Et on s’y prend comment ? On prend des mesures ou on attend que le changement souhaité se produise ? Si l’on veut brutalement changer la culture c’est perdu d’avance. Les pires dictatures s’essaient toujours à changer la culture où elles exercent leur tyrannie et elles échouent toujours. Mais changer une tradition est beaucoup plus faisable. La question, en ce qui concerne les Comores est donc : « le grand mariage est-il une tradition ou est-ce un élément de culture fondamental ? »

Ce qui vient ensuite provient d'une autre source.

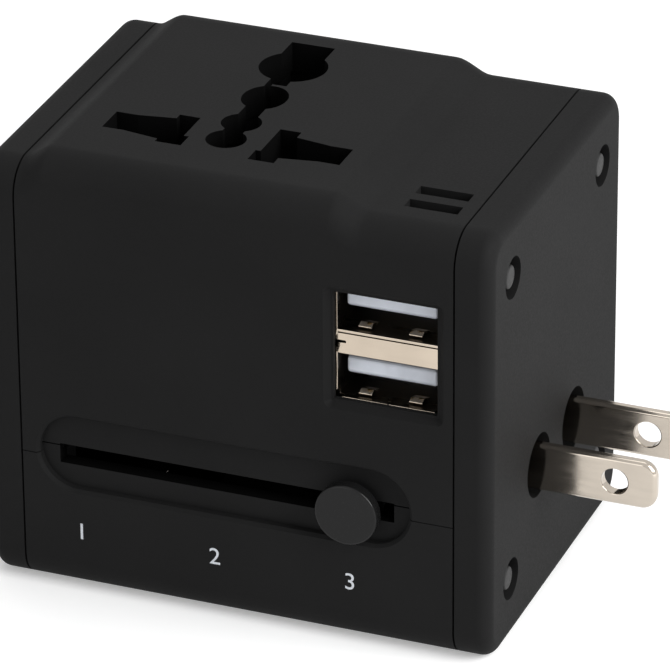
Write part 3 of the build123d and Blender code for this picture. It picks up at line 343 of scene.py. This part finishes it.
class PinSettings(bpy.types.PropertyGroup):
    """Heads of the pins that hold the end plates."""

    head: FloatProperty(
        name="Head", description="Diameter of a pin's head", unit="LENGTH", min=0.0,
        default=3.0 * MM,
    )
    setback: FloatProperty(
        name="Setback", description="How far a head lies below the plate's face", unit="LENGTH",
        min=0.0, default=0.3 * MM,
    )
    recess: FloatProperty(
        name="Recess", description="Depth at which a head starts", unit="LENGTH", min=0.0,
        default=2.55 * MM,
    )
    edge: FloatProperty(
        name="Head edge", description="Rounding of a head", unit="LENGTH", min=0.0,
        default=0.3 * MM,
    )


class NumeralSettings(bpy.types.PropertyGroup):
    """Plain numbers printed below the selector's three positions."""

    height: FloatProperty(
        name="Height", description="Height of a numeral", unit="LENGTH", min=0.0,
        default=2.2 * MM,
    )
    base_z: FloatProperty(
        name="Base line", description="Height of the numerals' foot above the base",
        unit="LENGTH", min=0.0, default=7.5 * MM,
    )
    thickness: FloatProperty(
        name="Ink thickness", description="How far the ink stands out from the casing",
        unit="LENGTH", min=0.0, default=0.02 * MM,
    )


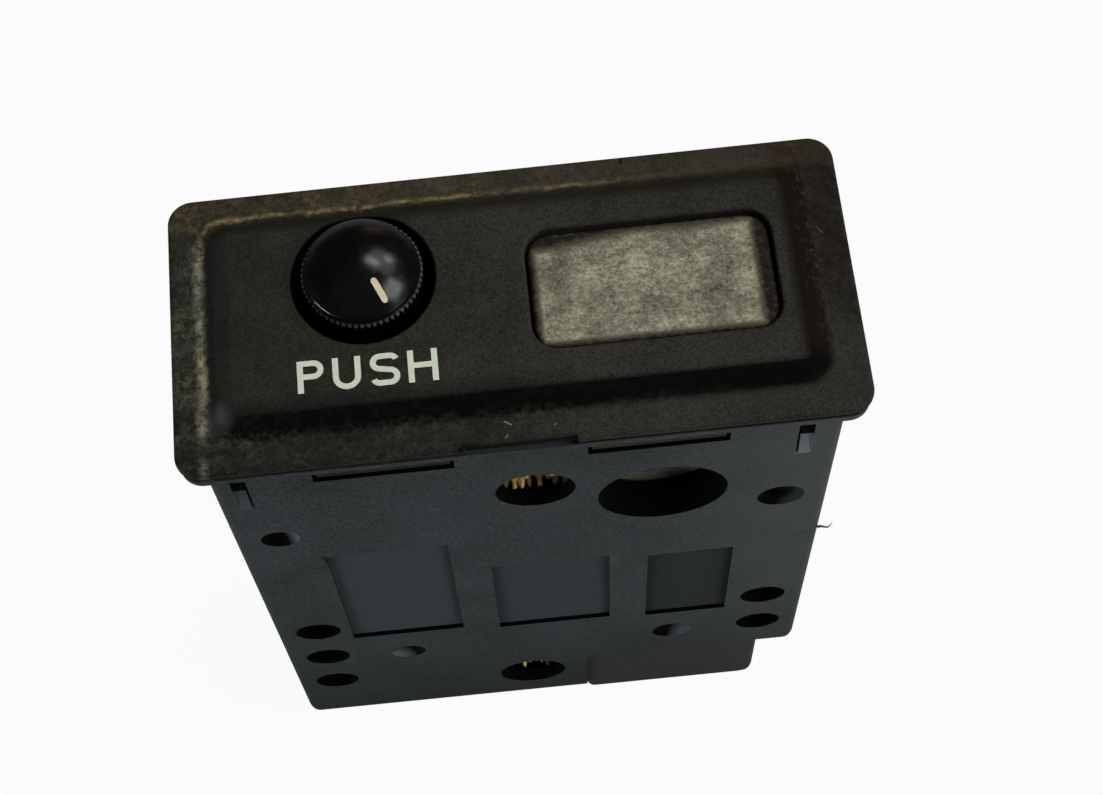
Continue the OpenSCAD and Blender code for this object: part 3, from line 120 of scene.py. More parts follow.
def mark(tree, place, start, end, width):
    """1 on a line from start to end, in mm, that fades out to half the width on either side."""
    run = Vector(end) - Vector(start)
    off = add(tree, "VectorMath", place, start, operation="SUBTRACT")
    along = add(tree, "VectorMath", off, run, operation="DOT_PRODUCT")
    share = cover(tree, (along, 0.0, run.length_squared))
    foot = add(tree, "VectorMath", {0: run, "Scale": share}, operation="SCALE")
    return cover(tree, (add(tree, "VectorMath", off, foot, operation="DISTANCE"), width / 2, width / 5))


def start_material(name):
    """A new material with an empty tree."""
    material = bpy.data.materials.new(name)
    material.use_nodes = True
    material.node_tree.nodes.clear()
    return material, material.node_tree


def millimetres(tree):
    """The place on the object, in mm."""
    metres = add(tree, "TexCoord").outputs["Object"]
    return add(tree, "VectorMath", {0: metres, "Scale": 1 / MM}, operation="SCALE")


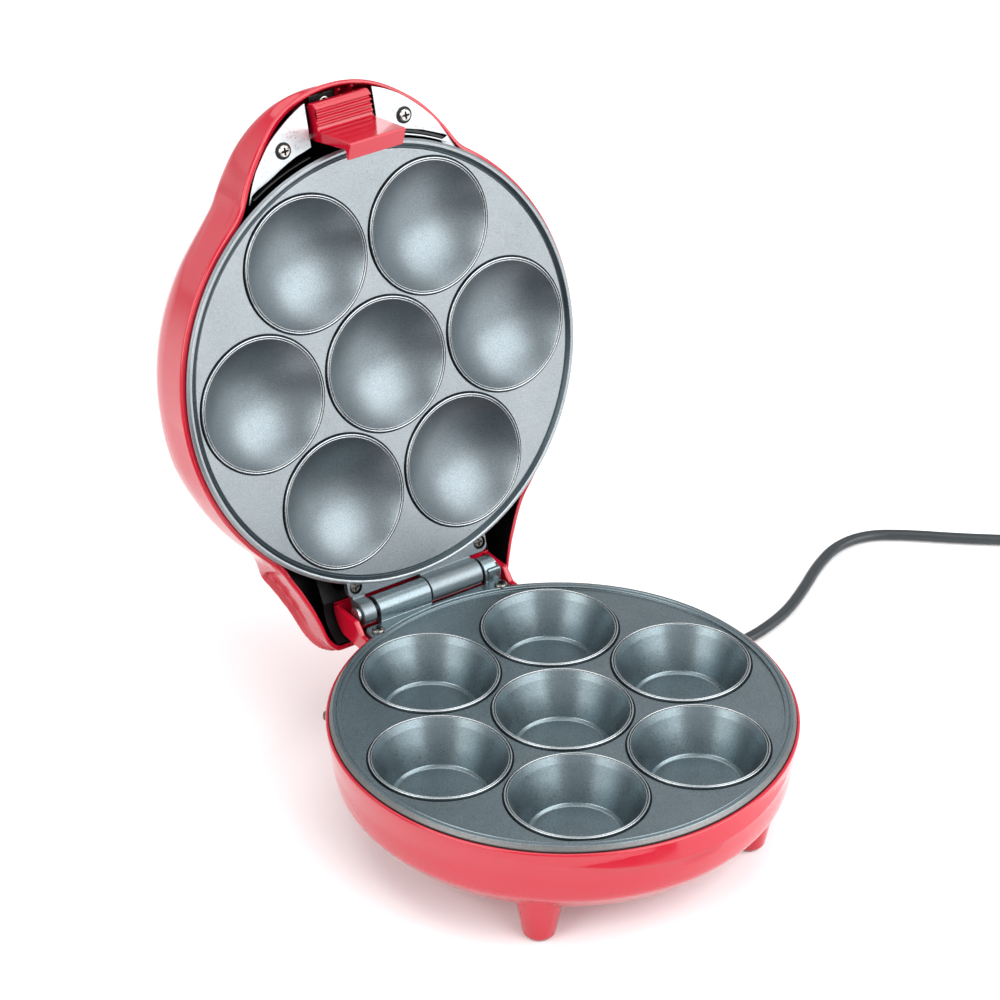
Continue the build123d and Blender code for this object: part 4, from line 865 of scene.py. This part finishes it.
# -------------------------------------------------------------- base shell
def base_shell():
    n = 540
    th = np.linspace(-math.pi, math.pi, n, endpoint=False)
    body_r = np.array([92.8, 94.7, 97.9, 101.9, 103.4, 104.2, 105.6, 106.2])
    body_z = np.array([20.0, 21.5, 25.0, 30.0, 36.0, 44.0, 52.0, 57.4])
    sm = catmull(list(zip(body_r, body_z)), 8)

    def body_at(z):
        return np.interp(z, sm[:, 1], sm[:, 0])

    def visor_at(t, z):
        rv = np.interp(z, [44.0, 57.4], [99.2, 96.77])
        c = 9.43
        return -c * math.sin(t) * 1.0 + math.sqrt(max(rv ** 2 - (c * math.cos(t)) ** 2, 0))

    rows = []
    for t in th:
        s = math.sin(t)
        x = abs(104.5 * math.cos(t))
        on = s < 0 and x < 88.0
        za = np.interp(x, [0, 20, 40, 60, 75, 85, 88], [48.0, 48.35, 49.4, 51.2, 52.9, 54.4, 55.0]) if on else 55.0
        line = [(0.0, 20.0), (60.0, 20.0), (90.5, 20.0)]
        line += [(91.9, 20.1), (92.9, 20.5), (93.8, 21.0)] + [(float(r), float(z)) for r, z in sm if 21.4 < z < 43.0]
        pocket = s < 0 and x < 17.0                       # the catch for the hook, under the lip
        if pocket:
            line = [(min(r, 103.45 / -s) if z > 41.2 else r, z) for r, z in line]
        for z in np.linspace(43.0, za - 0.35, 6):
            line.append((min(body_at(z), 103.45 / -s) if pocket else body_at(z), z))
        rb = min(body_at(za), 103.45 / -s) if pocket else body_at(za)
        out = max(visor_at(t, za) if on else 0.0, rb + 0.02) - rb
        fade = min(max((88.0 - x) / 12.0, 0), 1) if on else 0.0
        out *= fade * fade * (3 - 2 * fade)
        # a small rounded lip where the visor stands out
        for k in range(5):
            a = math.pi / 2 * k / 4
            line.append((rb + out * (0.5 - 0.5 * math.cos(2 * a)), za - 0.3 + 0.25 * k / 4 * (1 if out > 0.3 else 1)))
        z_top = 56.5
        for k, z in enumerate(np.linspace(za + 0.35, z_top, 7)):
            rbz = body_at(z)
            ov = max((visor_at(t, z) if on else 0.0) - rbz, 0.0)
            f = fade * fade * (3 - 2 * fade)
            line.append((rbz + ov * f, z))
        rt = line[-1][0]
        for a in np.linspace(0, math.pi / 2, 6)[1:]:
            line.append((rt - 0.95 + 0.95 * math.cos(a), z_top + 0.9 * math.sin(a)))
        line += [(105.0, 57.4), (104.75, 57.3), (104.6, 57.1), (104.5, 55.6), (104.5, 55.0), (101.6, 55.0), (101.6, 44.0), (100.7, 36.4), (99.2, 31.6), (95.6, 27.2), (91.6, 23.0), (60.0, 23.0), (0.0, 23.0)]
        rows.append(line)
    rows = np.array(rows)
    b = Build()
    m = rows.shape[1]
    c, s = np.cos(th), np.sin(th)
    for j in range(m):
        b.v += [(float(rows[i, j, 0] * c[i]), float(rows[i, j, 0] * s[i]), float(rows[i, j, 1])) for i in range(n)]
    for j in range(m - 1):
        for i in range(n):
            i1 = (i + 1) % n
            b.f.append((j * n + i, j * n + i1, (j + 1) * n + i1, (j + 1) * n + i))
    b.m += [0] * len(b.f)
    # legs: tapered, flared into the bowl, rounded at the foot
    for x, y in ((57.6, -64.6), (-57.6, -64.6), (42.0, 86.0), (-42.0, 86.0)):
        top = 27.5 if y < 0 else 31.0
        prof = rounded([(0, 0.55), (6.35, 0.55), (7.35, 1.9), (7.6, 3.2), (10.9, 20.6), (11.6, 25.0), (11.8, top)],
                       {1: 0.4, 2: 1.0, 3: 2.0, 4: 6.0, 5: 2.5}, 5)
        b.add(*lathe(prof + [(0, top)], 56, x, y))
    # hinge guard: a trough behind the hinge with an ear at each side
    a = np.linspace(math.radians(-66), 0.0, 18)
    outer = [(HY + 14.6 * math.cos(v), HZ + 14.6 * math.sin(v)) for v in a] + [(HY + 14.55, 62.5)]
    inner = [(HY + 12.2, 62.5)] + [(HY + 12.2 * math.cos(v), HZ + 12.2 * math.sin(v)) for v in a[::-1]]
    b.add(*extrude_poly(rounded(outer + inner + [outer[0]], {len(outer) - 1: 0.6, len(outer): 0.6}, 3)[:-1], "x", -41.4, 43.9, 0.3))
    ear = [(98.0, 49.3), (105.98, 49.29)] + [(HY + 14.6 * math.cos(v), HZ + 14.6 * math.sin(v)) for v in np.linspace(math.radians(-66), math.radians(-3), 16)]
    ear += [(HY + 14.0, 62.5), (107.2, 62.5), (101.8, 57.35), (98.0, 57.35)]
    ear = rounded(ear + [ear[0]], {len(ear) - 4: 1.0, len(ear) - 3: 1.2, len(ear) - 2: 1.0}, 4)[:-1]
    for x0, x1 in ((-41.5, -38.9), (40.9, 44.0)):
        b.add(*extrude_poly(ear, "x", x0, x1, 0.8, 4))
    b.add(*extrude_poly([(96.0, 49.3), (108.0, 49.3), (108.0, 51.6), (103.4, 53.2), (96.0, 53.2)], "x", -41.0, 41.0, 0.2))
    return b.obj("base_shell_moulded", BASE_M, [MAT["red_plastic"]], "base", ("base_shell",), "red_plastic", sharp=40.0)


# -------------------------------------------------------------------- latch
def latch():
    b = Build()
    w = 14.75
    body = rounded_loop([(-126.3, 70.2), (-126.0, 75.9), (-115.2, 76.3), (-113.4, 80.2), (-110.5, 81.0), (-108.5, 80.0), (-108.5, 47.75), (-103.9, 47.7), (-103.8, 46.9),
                         (-111.5, 42.6), (-112.1, 43.4), (-114.0, 69.6)],
                        [1.2, 1.6, 2.0, 1.5, 1.5, 1.0, 0.5, 0.35, 0.35, 0.7, 0.6, 1.4], 5)
    b.add(*extrude_poly(body, "x", -w, w, 0.5, 4))
    # soft ridges of the finger grip
    ys = np.linspace(-125.45, -115.25, 69)
    wave = [(y, 69.35 - 0.62 * math.cos((y + 116.6) / 2.48 * 2 * math.pi)) for y in ys]
    b.add(*extrude_poly([(-115.25, 71.6)] + wave[::-1] + [(-125.45, 71.6)], "x", -w + 0.1, w - 0.1, 0.3, 3))
    return b.obj("latch_moulded", LID_M, [MAT["red_plastic"]], "latch", ("latch",), "red_plastic", sharp=50.0)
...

Faire disparaitre le grand mariage est utopique. Et aussi dangereux comme le prouve l’assassinat de l’ancien président Ali Soilihi qui avait voulu imposer au grand mariage des restrictions beaucoup trop considérables. Sans doute avait-il aussi voulu imposer d’autres mesures révolutionnaires mais le grand mariage a été la mesure de trop. Modifier la distribution de la dépense devrait être un objectif plus accessible. Certains y pensent. Comme ces villages qui imposent au futur marié de verser à la communauté un pourcentage des sommes engagées pour épater la galerie, lequel pourcentage sera alors utilisé pour construire un bien commun. L’idée est excellente, on en conviendra et on peut la reformuler en disant que si vous voulez étonner la communauté dans laquelle vous vivez pourquoi ne pas investir dans la communauté dans laquelle vous vivez ? Plus vous investirez plus on dira du bien de vous ! La vantardise y trouvera ainsi son compte, tout comme le bien commun. Pourvu qu’elles profitent au public on pourra alors engager toutes les sommes que l’on veut, jusques et y compris, et pour revenir à un sujet qui nous préoccupe, dans les œuvres exécutées par des artisans soigneux, soucieux de la qualité et de la durabilité des objets qu’ils produisent. On aura ainsi, en une génération,  des bons tailleurs de pierre, d’excellents charpentiers, des dessinateurs renommés et plein d’autres excellents travailleurs dans toutes les matières, bref on aura des maîtres.